Senior Wyoming legislators pointed out the many flaws in the idea of a convention of states.  Clarence Styvar (R-Laramie County) paraphrased James Madison’s warning when he said, “those who secretly wish to get rid of our Constitution should push for a convention under the pretext of getting amendments.”  Several of Madison’s contemporaries wanted a convention to add the Bill of Rights to the Constitution.  Madison wisely refused and instead insisted that they be added in appendix form.

 Rep Clark Stith (R-Sweetwater County), who doesn’t normally vote with conservative legislators, drew the chamber’s attention back to Article V: “…Provided that no Amendment which may be made prior to the Year One thousand eight hundred and eight shall in any Manner affect the first and fourth Clauses in the Ninth Section of the first Article; and that no State, without its Consent, shall be deprived of its equal Suffrage in the Senate.”  The only thing a convention can’t do is outlaw slavery and deprive states of their senators.  Beyond that, a convention of states could make any changes to the Constitution it desires.  In other words, it doesn’t matter what topics individual states agree to discuss, once the convention convenes, everything in the Constitution, except the two mentioned items, is open to discussion.

Convention of States Action claims that only resolutions pertaining to the same subject matter count towards the constitutionally mandated 34 states for Congress to call a convention.  Even though it isn’t true, they repeatedly tell their supporters that a convention could be effectually muzzled to act as the states direct.  The very same authors they cite as proof of this are the very ones that claim any resolution, regardless of subject matter, could be used to reach the 2/3 threshold.  (see “Counting to Two-Thirds” by Robert Natelson)

  Upon SJ0011’s defeat, the bill’s co-sponsor said, “Our legislature will look quite different in 6 years. My hope was to have us on the list so that by the time there was a convention, we would have a solid conservative delegation with the character to physically intervene in a runaway convention. The body did not agree with my sentiment and found that the risk involved was too great, and I respect our decision.” 

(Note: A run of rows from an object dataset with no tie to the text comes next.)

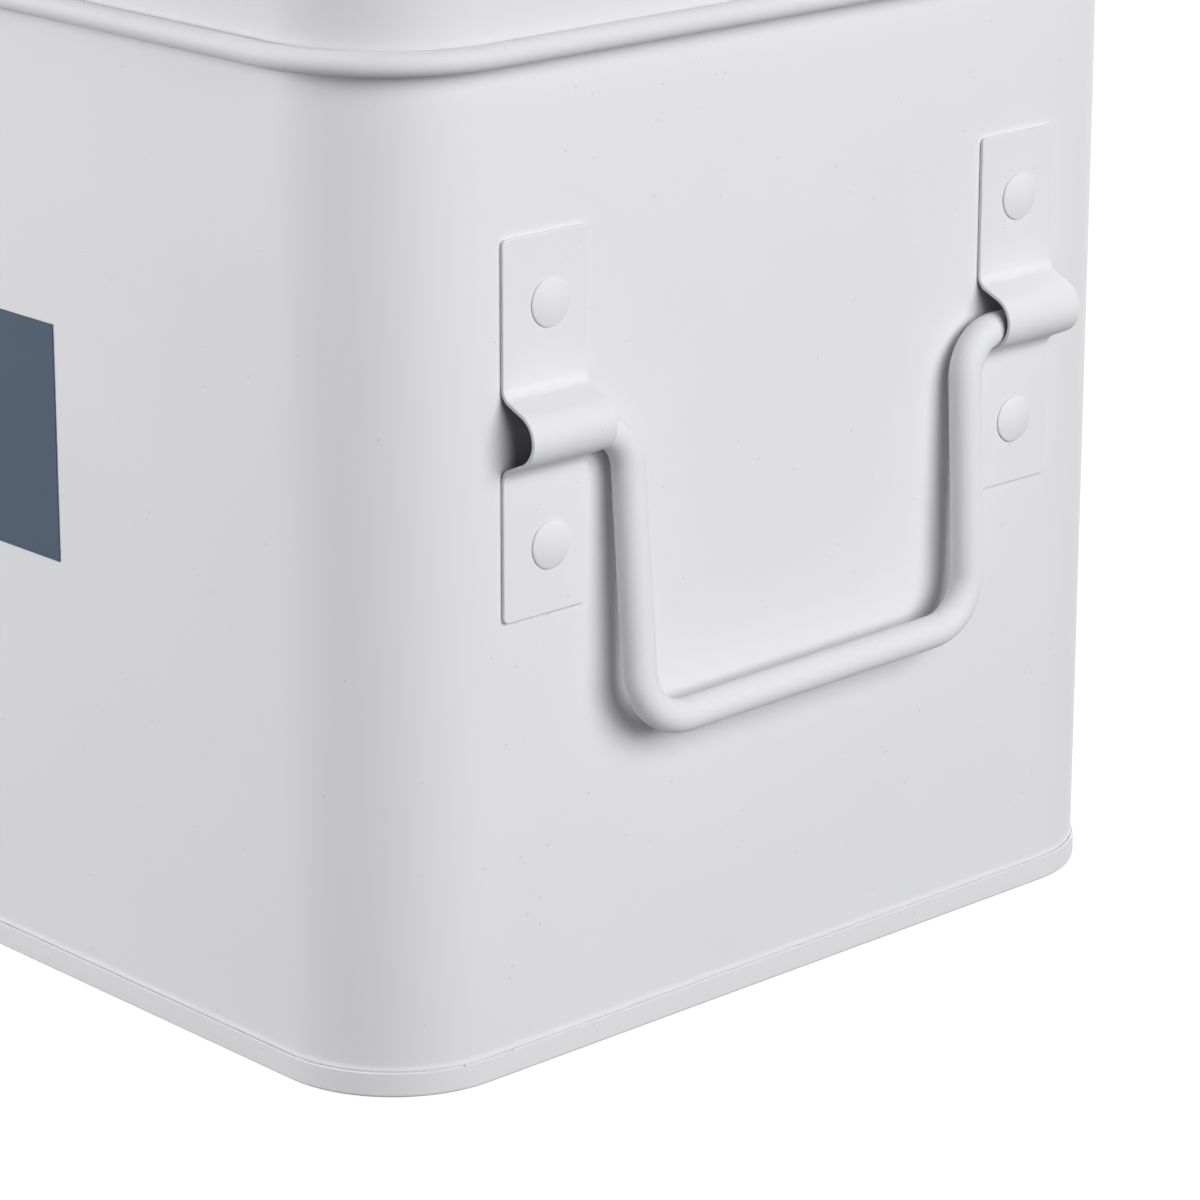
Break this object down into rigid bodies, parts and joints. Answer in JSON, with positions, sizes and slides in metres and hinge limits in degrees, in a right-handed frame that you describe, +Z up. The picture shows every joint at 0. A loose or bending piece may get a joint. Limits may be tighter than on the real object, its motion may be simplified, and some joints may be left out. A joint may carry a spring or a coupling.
{
  "type": "medicine box",
  "caption": "White sheet-steel medicine box with rounded corners, lift-off lid with a rolled bead, printed cross, swinging wire side handles and a lift-out divided tray.",
  "frame": {"origin": "middle of the base's outline on the floor", "axes": "+Z up, -Y towards the front with the cross, +X towards the right-hand handle as seen from the front"},
  "size_m": [0.3412, 0.2048, 0.208],
  "materials": {
    "white_powder_coat": "cool white powder coat on sheet steel, satin, with a very fine grain",
    "slate_blue_print": "slate blue print, satin"
  },
  "bodies": {
    "box": {"body_shell": "white_powder_coat", "base_panel": "white_powder_coat", "front_cross": "slate_blue_print", "strap_right_front": "white_powder_coat", "strap_right_rear": "white_powder_coat", "strap_left_front": "white_powder_coat", "strap_left_rear": "white_powder_coat", "rivet_right_front_lower": "white_powder_coat", "rivet_right_front_upper": "white_powder_coat", "rivet_right_rear_lower": "white_powder_coat", "rivet_right_rear_upper": "white_powder_coat", "rivet_left_front_lower": "white_powder_coat", "rivet_left_front_upper": "white_powder_coat", "rivet_left_rear_lower": "white_powder_coat", "rivet_left_rear_upper": "white_powder_coat"},
    "lid": {"lid": "white_powder_coat"},
    "tray": {"tray": "white_powder_coat", "tray_divider_long": "white_powder_coat", "tray_divider_right": "white_powder_coat", "tray_divider_left": "white_powder_coat"},
    "right_handle": {"handle_right": "white_powder_coat"},
    "left_handle": {"handle_left": "white_powder_coat"}
  },
  "joints": [
    {"name": "lid_lift", "type": "slide", "parent": "box", "child": "lid", "axis": [0, 0, 1], "range_m": [0, 0.28]},
    {"name": "tray_lift", "type": "slide", "parent": "box", "child": "tray", "axis": [0, 0, 1], "range_m": [0, 0.14]},
    {"name": "right_handle_swing", "type": "hinge", "parent": "box", "child": "right_handle", "pos_m": [0.1639, 0, 0.117], "axis": [0, -1, 0], "range_deg": [0, 175]},
    {"name": "left_handle_swing", "type": "hinge", "parent": "box", "child": "left_handle", "pos_m": [-0.1639, 0, 0.117], "axis": [0, 1, 0], "range_deg": [0, 175]}
  ],
  "couplings": [
    {"joint": "tray_lift", "follows": "lid_lift", "ratio": 0.5}
  ]
}
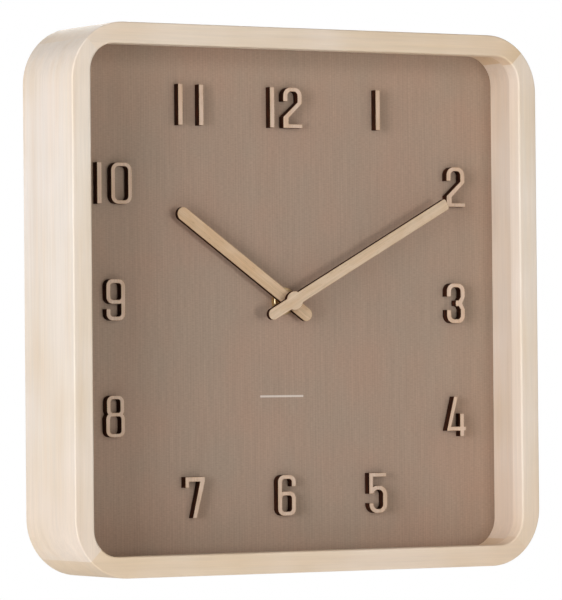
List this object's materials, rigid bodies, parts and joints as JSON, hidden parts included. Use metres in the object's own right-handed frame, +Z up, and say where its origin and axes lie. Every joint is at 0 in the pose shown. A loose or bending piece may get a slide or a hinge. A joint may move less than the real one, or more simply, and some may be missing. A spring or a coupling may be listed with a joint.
{
  "type": "square wall clock",
  "caption": "Square pale wood wall clock with a deep mitred rim, recessed taupe dial, applied wooden numerals, plain wooden hands and a quartz movement hung by a keyhole plate.",
  "frame": {"origin": "centre of the keyhole's entry hole, on the wall plane", "axes": "+Z up, dial faces -Y, +Y points into the wall, +X to the right as seen from the front"},
  "size_m": [0.3, 0.056, 0.3],
  "materials": {
    "rail_wood": "clear matt lacquer over pale basswood",
    "cut_wood": "bare pale plywood with scorched laser-cut edges",
    "batten_wood": "planed softwood",
    "fibreboard": "raw fibreboard",
    "dial_paper": "matt facing sheet with a fine vertical weave",
    "steel": "zinc plated",
    "lamination": "annealed nickel-iron",
    "magnet": "sintered magnet",
    "brass": "turned",
    "rubber": "moulded",
    "case_plastic": "fine spark-eroded grain",
    "train_plastic": "moulded acetal",
    "bobbin_plastic": "moulded nylon",
    "copper": "enamelled winding wire",
    "circuit": "green solder mask",
    "chip": "epoxy blob",
    "nickel": "nickel plated",
    "cell_jacket": "printed jacket without lettering"
  },
  "bodies": {
    "case": {"frame_rail_top": "rail_wood", "frame_rail_right": "rail_wood", "frame_rail_bottom": "rail_wood", "frame_rail_left": "rail_wood", "corner_nails": "steel", "dial_board": "fibreboard", "dial_face": "dial_paper", "retaining_points": "steel", "hanging_batten": "batten_wood", "keyhole_plate": "steel", "hanger_screws": "steel", "numeral_1": "cut_wood", "numeral_2": "cut_wood", "numeral_3": "cut_wood", "numeral_4": "cut_wood", "numeral_5": "cut_wood", "numeral_6": "cut_wood", "numeral_7": "cut_wood", "numeral_8": "cut_wood", "numeral_9": "cut_wood", "numeral_10": "cut_wood", "numeral_11": "cut_wood", "numeral_12": "cut_wood", "threaded_bush": "brass", "rubber_gasket": "rubber", "dial_washer": "brass", "round_nut": "brass", "movement_case": "case_plastic", "movement_cover": "case_plastic", "middle_plate": "train_plastic", "stator": "lamination", "coil_bobbin": "bobbin_plastic", "coil_winding": "copper", "circuit_board": "circuit", "quartz_crystal": "nickel", "control_chip": "chip", "contact_positive": "nickel", "contact_negative": "nickel"},
    "minute": {"minute_hand": "cut_wood", "minute_collet": "brass", "minute_arbor": "brass"},
    "hour": {"hour_hand": "cut_wood", "hour_collet": "brass", "hour_wheel": "train_plastic"},
    "motion": {"motion_wheel": "train_plastic"},
    "knob": {"set_knob": "train_plastic"},
    "rotor": {"rotor_magnet": "magnet", "rotor_pinion": "train_plastic"},
    "intermediate": {"intermediate_wheel": "train_plastic"},
    "seconds": {"seconds_wheel": "train_plastic"},
    "third": {"third_wheel": "train_plastic"},
    "centre": {"centre_wheel": "train_plastic"},
    "cell": {"battery": "cell_jacket"}
  },
  "joints": [
    {"name": "minute_spin", "type": "hinge", "parent": "case", "child": "minute", "pos_m": [0, -0.03, -0.129], "axis": [0, 1, 0], "continuous": true},
    {"name": "hour_spin", "type": "hinge", "parent": "case", "child": "hour", "pos_m": [0, -0.028, -0.129], "axis": [0, 1, 0], "continuous": true},
    {"name": "motion_spin", "type": "hinge", "parent": "case", "child": "motion", "pos_m": [0.0052, -0.016, -0.132], "axis": [0, 1, 0], "continuous": true},
    {"name": "knob_spin", "type": "hinge", "parent": "case", "child": "knob", "pos_m": [0.01111, -0.005, -0.13304], "axis": [0, 1, 0], "continuous": true},
    {"name": "rotor_spin", "type": "hinge", "parent": "case", "child": "rotor", "pos_m": [0.00725, -0.009, -0.11644], "axis": [0, 1, 0], "continuous": true},
    {"name": "intermediate_spin", "type": "hinge", "parent": "case", "child": "intermediate", "pos_m": [0.00375, -0.008, -0.12251], "axis": [0, 1, 0], "continuous": true},
    {"name": "seconds_spin", "type": "hinge", "parent": "case", "child": "seconds", "pos_m": [0, -0.009, -0.129], "axis": [0, 1, 0], "continuous": true},
    {"name": "third_spin", "type": "hinge", "parent": "case", "child": "third", "pos_m": [-0.00618, -0.011, -0.12543], "axis": [0, 1, 0], "continuous": true},
    {"name": "centre_spin", "type": "hinge", "parent": "case", "child": "centre", "pos_m": [0, -0.0137, -0.129], "axis": [0, 1, 0], "continuous": true},
    {"name": "cell_slide", "type": "slide", "parent": "case", "child": "cell", "axis": [0, 1, 0], "range_m": [0, 0.03]}
  ],
  "couplings": [
    {"joint": "hour_spin", "follows": "minute_spin", "ratio": 0.083333},
    {"joint": "motion_spin", "follows": "minute_spin", "ratio": -0.33333},
    {"joint": "knob_spin", "follows": "minute_spin", "ratio": 1},
    {"joint": "intermediate_spin", "follows": "rotor_spin", "ratio": -0.16667},
    {"joint": "seconds_spin", "follows": "rotor_spin", "ratio": 0.033333},
    {"joint": "third_spin", "follows": "rotor_spin", "ratio": -0.0044444},
    {"joint": "centre_spin", "follows": "rotor_spin", "ratio": 0.00055556}
  ]
}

Rep Mark Jennings (R-Sheridan County) often says that our entire society suffers from a lack of integrity and many people who suffer from that malady get elected.  Our founders were men of profound learning, faith and were of the highest caliber.  Thank God we had them writing our Constitution.  Our current political reality being what it is makes the terminally flawed idea of a Convention of States even more dangerous.  It should be avoided at all costs.